In 1960, I was a member of the Naval Air Command diving team stationed at a dive base at Portland in Dorset. One of the members of the team, Leading Seaman Mike Rice, knew the story of the M2, had obtained the exact co-ordinates of her final position and was keen to organise an expedition to relocate and survey the wreck. We were careful not to mention to the navy what our intentions were because we knew they would not be keen on us interfering with a wreck that contained bodies. Keeping it all quiet, we used navy equipment and a civilian boat during our summer leave period to search for the last resting place of the M2.

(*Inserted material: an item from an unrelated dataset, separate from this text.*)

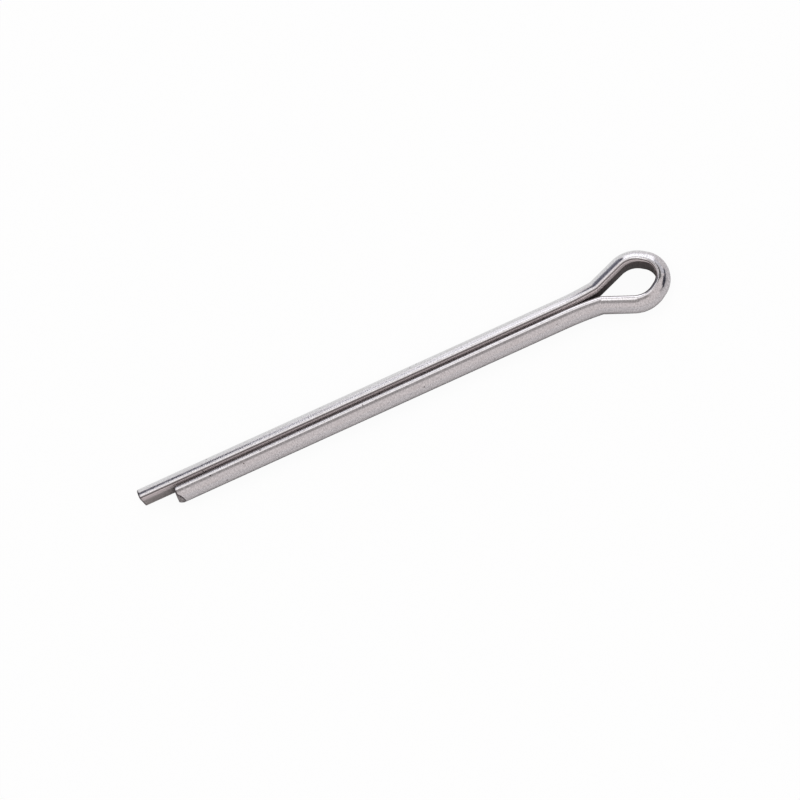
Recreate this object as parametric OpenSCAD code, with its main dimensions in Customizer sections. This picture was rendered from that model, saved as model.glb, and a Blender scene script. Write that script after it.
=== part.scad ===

By good management, or perhaps good fortune, we found the wreck on the third day of a seven-day expedition and spent the rest of the time looking over what was a very large submarine. She lies upright on an even keel, heading west. The large cylindrical aircraft hangar with its rectangular door sits open, with the little aircraft either washed out of her or so corroded that she is now a part of the shambolic hangar deck. We discovered an open hatch to the interior of the submarine, which was later sealed-up by a navy contractor to prevent anyone from entering. We discussed whether we should enter but decided that as it was an official grave-site it would be disrespectful to disturb the remains of those that lay at rest there. This turned out to be a wise decision as someone reported our diving activities to the navy and we were called to account for our actions. We supplied a fairly detailed drawing and report on the submarine and stated that we had not entered the interior out of respect.
We received an official telling off for using navy dive gear in an unofficial capacity but that was the end of the matter for us. The navy then sealed the M2 up so that no one could enter in the future.
Thirty or so years later, Richard Larne and his expedition located the M1 and proved that her loss had been caused by a weakness in the design of the gun mounting. For me, that brought to a close the unhappy story of the k-boats and their later m-class conversions.